_Data lines_:
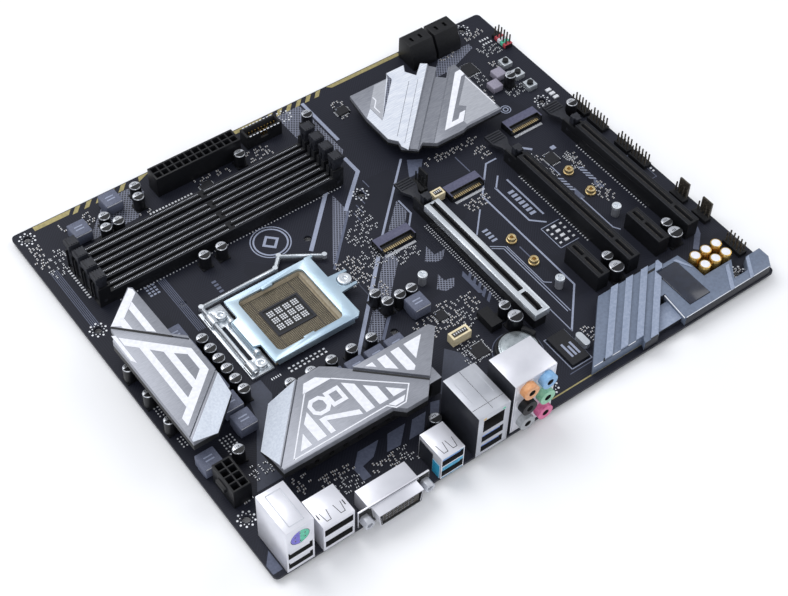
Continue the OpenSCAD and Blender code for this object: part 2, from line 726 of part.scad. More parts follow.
// Plastic tongues and inserts inside the rear ports
module port_tongues() {
    color("#2d5f9e") at_board() {
        for (p = keyboard_ports) tongue(p, 5.6, 0.4, 2.2, 8.5 - eps);
        for (p = usb_ports) tongue(p, 5.6, 0.4, 2.2, 8.2 - eps);
        for (i = [0, 1]) tongue(network_ports[i], 5.6, 0.4, 2.2, 12.2 - eps);
        for (p = display_ports) tongue(p, 5.5, -0.5, 0.5, 8.2 - eps);
        translate([13.2, 0.2, 23.4]) rotate([-90, 0, 0]) cylinder(h = 5.8, r = 4.6);
    }
}

module audio_block() {
    color("#dcdee2") at_board() {
        difference() {
            block([130.9, 0.4, 0.1], [155.6, 20, audio_h]);
            block([132, 0.4 - eps, 1.2], [154.5, 14, audio_h - 1.1]);
        }
        leads([[133, 4], [153, 4], [133, 17], [153, 17]]);
    }
}

// One moulding that fills the audio block's shell, with six collars round its plug holes
module audio_jacks() {
    left = [132.1, 143.6];
    right = [143.5, 154.4];
    low = [1.3, 12.95, 24.75];
    high = [12.85, 24.65, audio_h - 1.2];
    color("#d98a4e") at_board() for (i = [0, 1], j = [0:2]) difference() {
        union() {
            block([left[i], 0.4, low[j]], [right[i], 13.8, high[j]]);
            translate([jack_x[i], -3.4, jack_z[j]]) rotate([-90, 0, 0]) cylinder(h = 4, r = jack_r);
        }
        translate([jack_x[i], -3.5, jack_z[j]]) rotate([-90, 0, 0]) cylinder(h = 12.1, r = 1.8);
    }
}

// Shrouded power socket: cells in two rows, latch ledge on the side towards the front edge
module power_socket(columns, along_x) {
    pitch = 4.2;
    l = columns * pitch + 1.2;
    w = 9.6;
    h = 13.2;
    cell = 3.4;
    difference() {
        cube(along_x ? [l, w, h] : [w, l, h]);
        for (c = [0:columns - 1], r = [0, 1]) {
            a = 0.6 + (c + 0.5) * pitch - cell / 2;
            b = 0.6 + (r + 0.5) * pitch - cell / 2;
            translate(along_x ? [a, b, 2.4] : [b, a, 2.4]) cube([cell, cell, h]);
        }
    }
}

module main_power_socket() {
    color("#15161a") at_board() {
        translate([76.3, 224.3, 0]) power_socket(12, true);
        block([98, 233.8, 7], [106, 235.4, 9.6]);
        leads([for (x = [79, 125.4], y = [227, 231.2]) [x, y]]);
    }
}

module processor_power_socket() {
    color("#15161a") at_board() {
        translate([5, 40.4, 0]) power_socket(4, false);
        block([3.4, 46, 7], [5.1, 53, 9.6]);
        leads([for (x = [7.7, 11.9], y = [43, 56]) [x, y]]);
    }
}

// Two double drive ports that face the front edge
module drive_ports() {
    port_w = 15.8;
    color("#17181d") at_board() for (x = [244.4, 261.8]) {
        difference() {
            translate([x, 0, 0]) rotate([90, 0, 90]) linear_extrude(port_w)
                polygon([[225.2, 0.1], [240.4, 0.1], [240.4, 13.8], [239.6, 14.6], [230.2, 14.6], [225.2, 5.4]]);
            for (z = [3.6, 10.4]) block([x + 1.3, 232.4, z - 2.2], [x + port_w - 1.3, 240.5, z + 2.2]);
            for (s = [3.6, 9.6]) block([x + s, 233, 12.5], [x + s + 1.8, 236.4, 14.7]);
        }
        for (z = [3.6, 10.4]) block([x + 2.8, 232.3, z - 0.6], [x + port_w - 2.8, 239.4, z + 0.6]);
        leads([[x + 2, 228], [x + port_w - 2, 228]]);
    }
}

pin_pitch = 2.54;

module pin_header(columns, rows) {
    cube([rows * pin_pitch, columns * pin_pitch, 2.5]);
    for (c = [0:columns - 1], r = [0:rows - 1])
        translate([(r + 0.5) * pin_pitch - 0.32, (c + 0.5) * pin_pitch - 0.32, 2.5 - eps]) cube([0.64, 0.64, 6]);
}

// Four pins in front of a tall locking wall
module fan_header() {
    pin_header(4, 1);
    translate([-2, 0, 0]) cube([2 + eps, 4 * pin_pitch, 2.5]);
    translate([pin_pitch - eps, 1.6, 0]) cube([1, 7, 11]);
}

module pin_headers() {
    color("#1b1c21") at_board() {
        translate([133.4, 226.8, 0]) difference() {
            cube([22.2, 7.4, 9]);
            translate([1.2, 1.2, 1.6]) cube([19.8, 5, 9]);
            translate([8.6, -eps, 4]) cube([5, 2, 9]);
        }
        for (y = [210, 92, 126, 141]) translate([298.4, y, 0]) pin_header(5, 2);
        translate([298.4, 106, 0]) pin_header(4, 2);
        translate([296, 16.8, 0]) pin_header(5, 2);
        for (y = [44, 61]) translate([299.4, y, 0]) fan_header();
        translate([191.5, 146.5, 0]) fan_header();
        block([141, 56, 0], [152, 61, 5.5]);
        block([191.6, 137, 0], [198.4, 141.8, 5]);
        translate([161.5, 52, 0]) cube([6.6, 12, 5]);
    }
}

module capacitors() {
    color("#c8cacc") at_board() {
        for (c = cans) translate([c[0], c[1], 0]) cylinder(h = c[3], r = c[2]);
        for (i = [0:2], j = [0, 1])
            translate([audio_can_x + audio_can_pitch * i, audio_can_y + audio_can_pitch * j, 0])
                cylinder(h = audio_can_h, r = audio_can_r);
    }
}

module chokes() {
    color("#777b90") at_board() {
        for (p = choke_points) translate([p[0], p[1], 0]) {
            translate([0, 0, 0.8]) cube([choke_side, choke_side, choke_h - 0.8]);
            for (s = [0, choke_side - 1.6]) translate([s, 2, 0]) cube([1.6, choke_side - 4, 0.81]);
        }
        for (p = small_choke_points) translate([p[0], p[1], 0]) cube([small_choke_side, small_choke_side, small_choke_h]);
    }
}

module chips() {
    color("#101216") at_board() {
        for (c = chip_list)
            block([c[0] - c[2] / 2, c[1] - c[3] / 2, 0], [c[0] + c[2] / 2, c[1] + c[3] / 2, c[4]]);
        // crystal can with rounded ends
        for (y = [19.2, 24.4]) translate([194.2, y, 0]) cylinder(h = 3.5, r = 1.9);
        block([192.3, 19.2, 0], [196.1, 24.4, 3.5]);
    }
}

module cell_holder() {
    color("#14151a") at_board() translate([cell_x, cell_y, 0]) difference() {
        union() {
            cylinder(h = 2.4, r = cell_r + 1.4);
            for (a = [25, 205]) rotate([0, 0, a]) translate([cell_r - 0.4, -3.5, 0]) cube([2.4, 7, 5.4]);
        }
        translate([0, 0, 1.2]) cylinder(h = 6, r = cell_r + 0.1);
    }
}

module coin_cell() {
    color("#b9bfc2") at_board() translate([cell_x, cell_y, 1.2]) union() {
        cylinder(h = 2.6, r = cell_r);
        cylinder(h = 3.2, r = cell_r - 0.9);
    }
}

module switch_bases() {
    color("#d2d4d6") at_board() for (p = switch_points) translate([p[0], p[1], 0]) difference() {
        block([-switch_side / 2, -switch_side / 2, 0], [switch_side / 2, switch_side / 2, switch_base_h]);
        translate([0, 0, switch_base_h - 1.5]) cylinder(h = 2, r = switch_cap_r + 0.06);
    }
}

// Plunger that stands in its base's well and sinks when pressed
module switch_cap(i) {
    p = switch_points[i - 1];
    color("#191a1d") at_board() translate([p[0], p[1], switch_base_h - 1.1])
        cylinder(h = 1.1 + switch_cap_h, r = switch_cap_r);
}

board();
socket_backplate();
socket_housing();
socket_contacts();
socket_hinge_frame();
socket_load_plate();
socket_load_lever();
socket_screws();
for (i = [1:memory_count]) {
    memory_slot(i);
    memory_latch(i, 0);
    memory_latch(i, 1);
}
slot_contacts();
armoured_slot();
slot_armour();
long_slots();
short_slots();
card_latch(0);  // card_latch_1
card_latch(3);  // card_latch_2
card_latch(5);  // card_latch_3
storage_sockets();
storage_standoffs();
side_heatsink();
rear_heatsink();
chipset_heatsink();
thermal_pads();
heatsink_screws();
audio_shroud();
shroud_badge();
keyboard_port_shell();
display_port_shell();
monitor_port();
monitor_port_nuts();
usb_port_shell();
network_port_shell();
port_tongues();
audio_block();
audio_jacks();
main_power_socket();
processor_power_socket();
drive_ports();
pin_headers();
capacitors();
chokes();
chips();
coin_cell();
cell_holder();
switch_bases();
for (i = [1:3]) switch_cap(i);
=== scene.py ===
"""Looks of a full-size desktop motherboard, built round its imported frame."""

import math

import bmesh
import bpy
from mathutils import Matrix, Vector


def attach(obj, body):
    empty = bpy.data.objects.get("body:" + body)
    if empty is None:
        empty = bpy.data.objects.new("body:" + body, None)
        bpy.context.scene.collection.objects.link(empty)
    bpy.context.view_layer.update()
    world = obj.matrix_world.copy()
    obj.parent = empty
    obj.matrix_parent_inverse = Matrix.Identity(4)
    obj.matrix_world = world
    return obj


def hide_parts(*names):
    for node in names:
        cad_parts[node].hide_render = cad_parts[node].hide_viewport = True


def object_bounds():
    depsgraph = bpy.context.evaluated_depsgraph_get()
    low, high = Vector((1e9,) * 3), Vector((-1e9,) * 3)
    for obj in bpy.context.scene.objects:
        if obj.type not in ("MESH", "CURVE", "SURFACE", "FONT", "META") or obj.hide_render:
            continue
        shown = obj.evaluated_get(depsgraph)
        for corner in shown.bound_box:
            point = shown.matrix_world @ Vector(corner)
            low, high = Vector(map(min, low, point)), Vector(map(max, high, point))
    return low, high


bl_info = {
    "name": "Motherboard maker",
    "version": (1, 0, 0),
    "blender": (4, 5, 0),
    "location": "View3D > Sidebar > Motherboard",
    "description": "Builds the pieces and finishes of a desktop motherboard on its frame",
    "category": "Add Mesh",
}

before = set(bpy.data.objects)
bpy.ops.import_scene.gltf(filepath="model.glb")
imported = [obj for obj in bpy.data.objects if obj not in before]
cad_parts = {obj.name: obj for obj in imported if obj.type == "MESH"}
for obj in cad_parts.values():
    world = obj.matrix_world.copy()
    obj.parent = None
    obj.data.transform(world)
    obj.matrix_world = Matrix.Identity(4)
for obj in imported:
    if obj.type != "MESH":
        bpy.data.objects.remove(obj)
CAD_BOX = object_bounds()
BOARD = "mainboard"

# The rear left corner of the laminate's top, in the frame's millimetres
LEFT, REAR, TOP = 6.35, 33.02, 1.6
MM = 0.001


def at(x, y, z=0.0):
    """A point given in millimetres from the laminate's rear left top corner, in the frame's metres."""
    return Vector(((x - LEFT) * MM, (y - REAR) * MM, (z + TOP) * MM))


def tone(code):
    """Linear colour of a hex code or of a colour property, with full alpha."""
    if not isinstance(code, str):
        return list(code)[:3] + [1.0]
    parts = [int(code[i:i + 2], 16) / 255 for i in (0, 2, 4)]
    return [p / 12.92 if p <= 0.04045 else ((p + 0.055) / 1.055) ** 2.4 for p in parts] + [1.0]


def shade(colour, amount):
    """A colour made darker or lighter by a factor."""
    return [min(1.0, c * amount) for c in list(colour)[:3]] + [1.0]


# ---------------------------------------------------------------- finishes

def add(nodes, kind, inputs=None, **settings):
    """A new node with its settings and the values of its inputs."""
    node = nodes.new(kind)
    for key, value in settings.items():
        setattr(node, key, value)
    for key, value in (inputs or {}).items():
        node.inputs[key].default_value = value
    return node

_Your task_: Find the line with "shown = obj.evaluated_get(depsgraph)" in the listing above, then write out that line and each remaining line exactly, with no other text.

_Answer_:
        shown = obj.evaluated_get(depsgraph)
        for corner in shown.bound_box:
            point = shown.matrix_world @ Vector(corner)
            low, high = Vector(map(min, low, point)), Vector(map(max, high, point))
    return low, high


bl_info = {
    "name": "Motherboard maker",
    "version": (1, 0, 0),
    "blender": (4, 5, 0),
    "location": "View3D > Sidebar > Motherboard",
    "description": "Builds the pieces and finishes of a desktop motherboard on its frame",
    "category": "Add Mesh",
}

before = set(bpy.data.objects)
bpy.ops.import_scene.gltf(filepath="model.glb")
imported = [obj for obj in bpy.data.objects if obj not in before]
cad_parts = {obj.name: obj for obj in imported if obj.type == "MESH"}
for obj in cad_parts.values():
    world = obj.matrix_world.copy()
    obj.parent = None
    obj.data.transform(world)
    obj.matrix_world = Matrix.Identity(4)
for obj in imported:
    if obj.type != "MESH":
        bpy.data.objects.remove(obj)
CAD_BOX = object_bounds()
BOARD = "mainboard"

# The rear left corner of the laminate's top, in the frame's millimetres
LEFT, REAR, TOP = 6.35, 33.02, 1.6
MM = 0.001


def at(x, y, z=0.0):
    """A point given in millimetres from the laminate's rear left top corner, in the frame's metres."""
    return Vector(((x - LEFT) * MM, (y - REAR) * MM, (z + TOP) * MM))


def tone(code):
    """Linear colour of a hex code or of a colour property, with full alpha."""
    if not isinstance(code, str):
        return list(code)[:3] + [1.0]
    parts = [int(code[i:i + 2], 16) / 255 for i in (0, 2, 4)]
    return [p / 12.92 if p <= 0.04045 else ((p + 0.055) / 1.055) ** 2.4 for p in parts] + [1.0]


def shade(colour, amount):
    """A colour made darker or lighter by a factor."""
    return [min(1.0, c * amount) for c in list(colour)[:3]] + [1.0]


# ---------------------------------------------------------------- finishes

def add(nodes, kind, inputs=None, **settings):
    """A new node with its settings and the values of its inputs."""
    node = nodes.new(kind)
    for key, value in settings.items():
        setattr(node, key, value)
    for key, value in (inputs or {}).items():
        node.inputs[key].default_value = value
    return node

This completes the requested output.